Records from a data source

================================

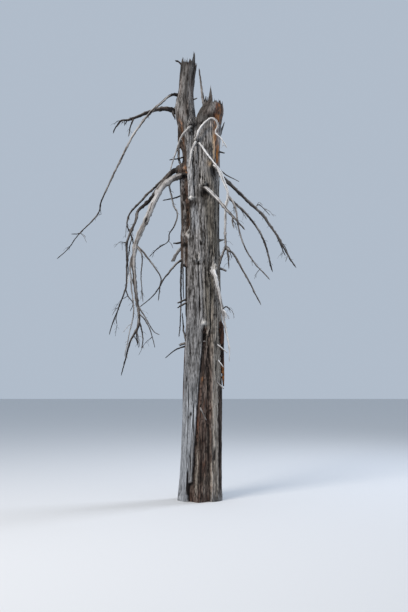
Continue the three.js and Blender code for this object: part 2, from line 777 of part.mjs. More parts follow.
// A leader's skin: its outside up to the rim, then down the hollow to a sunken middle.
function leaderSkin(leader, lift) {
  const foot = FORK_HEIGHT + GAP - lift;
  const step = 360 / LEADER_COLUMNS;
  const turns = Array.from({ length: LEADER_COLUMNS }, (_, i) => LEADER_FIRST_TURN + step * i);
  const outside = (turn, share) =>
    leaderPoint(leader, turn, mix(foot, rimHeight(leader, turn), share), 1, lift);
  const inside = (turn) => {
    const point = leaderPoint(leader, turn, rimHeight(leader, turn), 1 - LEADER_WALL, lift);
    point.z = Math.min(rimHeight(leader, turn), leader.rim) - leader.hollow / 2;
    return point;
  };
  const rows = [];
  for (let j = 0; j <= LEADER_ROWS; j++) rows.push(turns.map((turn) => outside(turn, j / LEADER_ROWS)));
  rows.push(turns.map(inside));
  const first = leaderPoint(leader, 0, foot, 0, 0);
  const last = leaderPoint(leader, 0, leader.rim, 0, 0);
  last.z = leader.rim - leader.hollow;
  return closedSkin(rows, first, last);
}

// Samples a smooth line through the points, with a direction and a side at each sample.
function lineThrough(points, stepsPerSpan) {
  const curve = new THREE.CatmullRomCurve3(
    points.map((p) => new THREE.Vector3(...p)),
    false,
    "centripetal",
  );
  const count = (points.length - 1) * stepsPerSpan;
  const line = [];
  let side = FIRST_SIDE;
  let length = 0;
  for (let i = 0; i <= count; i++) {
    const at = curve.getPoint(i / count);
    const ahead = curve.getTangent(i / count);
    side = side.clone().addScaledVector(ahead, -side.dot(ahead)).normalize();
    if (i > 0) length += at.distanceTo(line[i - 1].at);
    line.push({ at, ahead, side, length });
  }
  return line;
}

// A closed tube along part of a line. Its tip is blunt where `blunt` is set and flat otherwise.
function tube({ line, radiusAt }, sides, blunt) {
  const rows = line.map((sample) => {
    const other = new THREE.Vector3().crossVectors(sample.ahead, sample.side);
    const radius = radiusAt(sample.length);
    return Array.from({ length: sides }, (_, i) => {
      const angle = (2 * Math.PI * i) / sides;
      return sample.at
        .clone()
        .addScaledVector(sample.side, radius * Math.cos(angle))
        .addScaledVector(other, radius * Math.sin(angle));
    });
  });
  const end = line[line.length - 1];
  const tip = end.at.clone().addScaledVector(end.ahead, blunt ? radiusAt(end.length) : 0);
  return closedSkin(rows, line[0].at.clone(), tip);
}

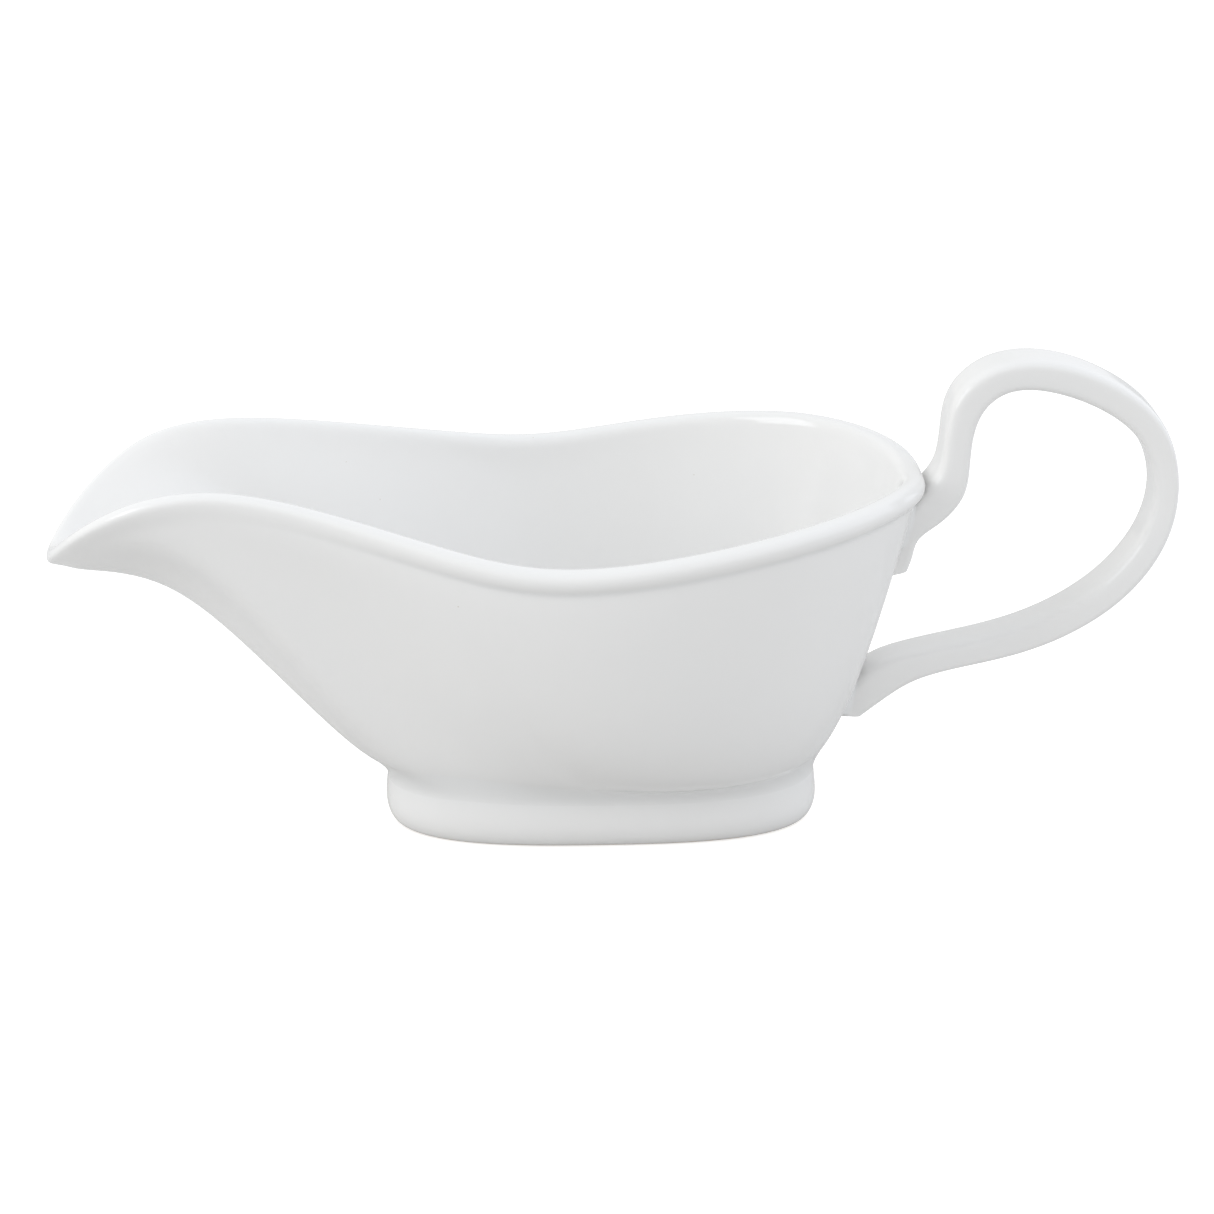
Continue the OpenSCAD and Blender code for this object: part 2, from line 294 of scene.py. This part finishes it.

================================

■ PROBLEM DESCRIPTION: Reproduce all the records precisely.

■ RESULT:
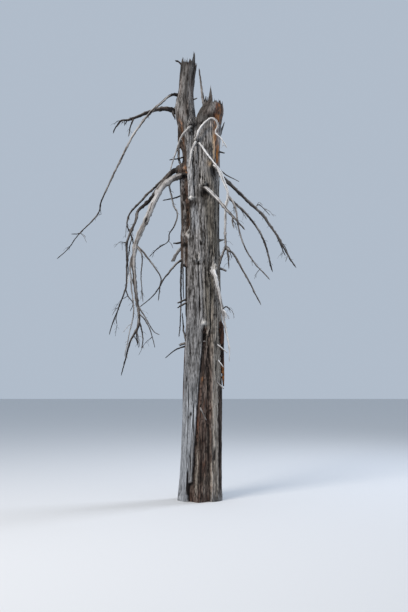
Continue the three.js and Blender code for this object: part 2, from line 777 of part.mjs. More parts follow.
// A leader's skin: its outside up to the rim, then down the hollow to a sunken middle.
function leaderSkin(leader, lift) {
  const foot = FORK_HEIGHT + GAP - lift;
  const step = 360 / LEADER_COLUMNS;
  const turns = Array.from({ length: LEADER_COLUMNS }, (_, i) => LEADER_FIRST_TURN + step * i);
  const outside = (turn, share) =>
    leaderPoint(leader, turn, mix(foot, rimHeight(leader, turn), share), 1, lift);
  const inside = (turn) => {
    const point = leaderPoint(leader, turn, rimHeight(leader, turn), 1 - LEADER_WALL, lift);
    point.z = Math.min(rimHeight(leader, turn), leader.rim) - leader.hollow / 2;
    return point;
  };
  const rows = [];
  for (let j = 0; j <= LEADER_ROWS; j++) rows.push(turns.map((turn) => outside(turn, j / LEADER_ROWS)));
  rows.push(turns.map(inside));
  const first = leaderPoint(leader, 0, foot, 0, 0);
  const last = leaderPoint(leader, 0, leader.rim, 0, 0);
  last.z = leader.rim - leader.hollow;
  return closedSkin(rows, first, last);
}

// Samples a smooth line through the points, with a direction and a side at each sample.
function lineThrough(points, stepsPerSpan) {
  const curve = new THREE.CatmullRomCurve3(
    points.map((p) => new THREE.Vector3(...p)),
    false,
    "centripetal",
  );
  const count = (points.length - 1) * stepsPerSpan;
  const line = [];
  let side = FIRST_SIDE;
  let length = 0;
  for (let i = 0; i <= count; i++) {
    const at = curve.getPoint(i / count);
    const ahead = curve.getTangent(i / count);
    side = side.clone().addScaledVector(ahead, -side.dot(ahead)).normalize();
    if (i > 0) length += at.distanceTo(line[i - 1].at);
    line.push({ at, ahead, side, length });
  }
  return line;
}

// A closed tube along part of a line. Its tip is blunt where `blunt` is set and flat otherwise.
function tube({ line, radiusAt }, sides, blunt) {
  const rows = line.map((sample) => {
    const other = new THREE.Vector3().crossVectors(sample.ahead, sample.side);
    const radius = radiusAt(sample.length);
    return Array.from({ length: sides }, (_, i) => {
      const angle = (2 * Math.PI * i) / sides;
      return sample.at
        .clone()
        .addScaledVector(sample.side, radius * Math.cos(angle))
        .addScaledVector(other, radius * Math.sin(angle));
    });
  });
  const end = line[line.length - 1];
  const tip = end.at.clone().addScaledVector(end.ahead, blunt ? radiusAt(end.length) : 0);
  return closedSkin(rows, line[0].at.clone(), tip);
}

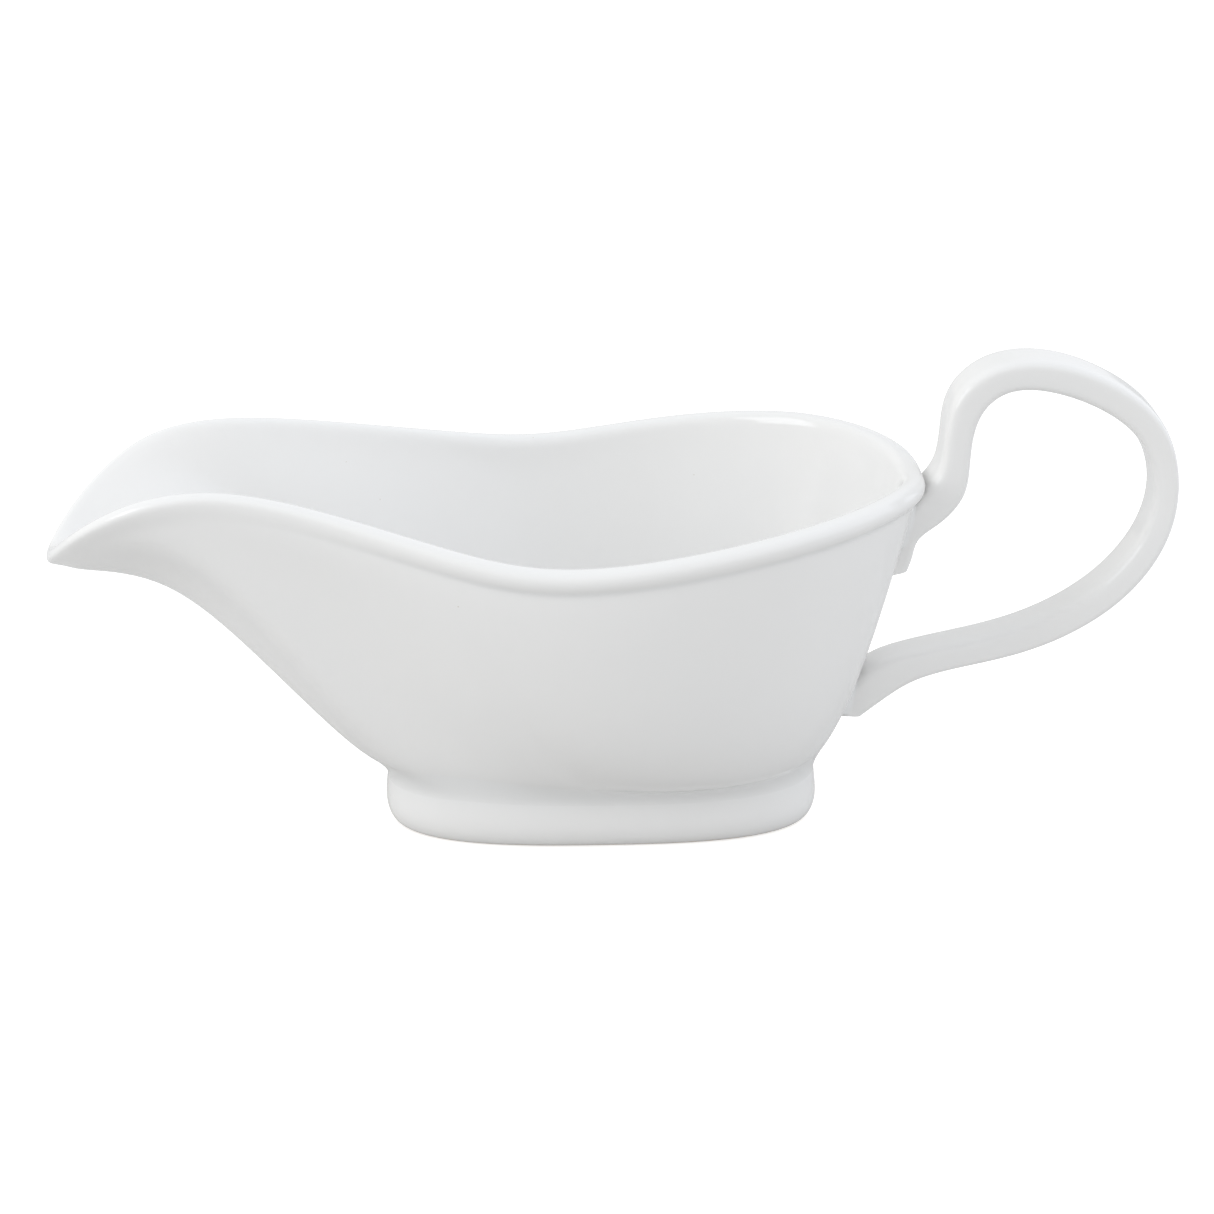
Continue the OpenSCAD and Blender code for this object: part 2, from line 294 of scene.py. This part finishes it.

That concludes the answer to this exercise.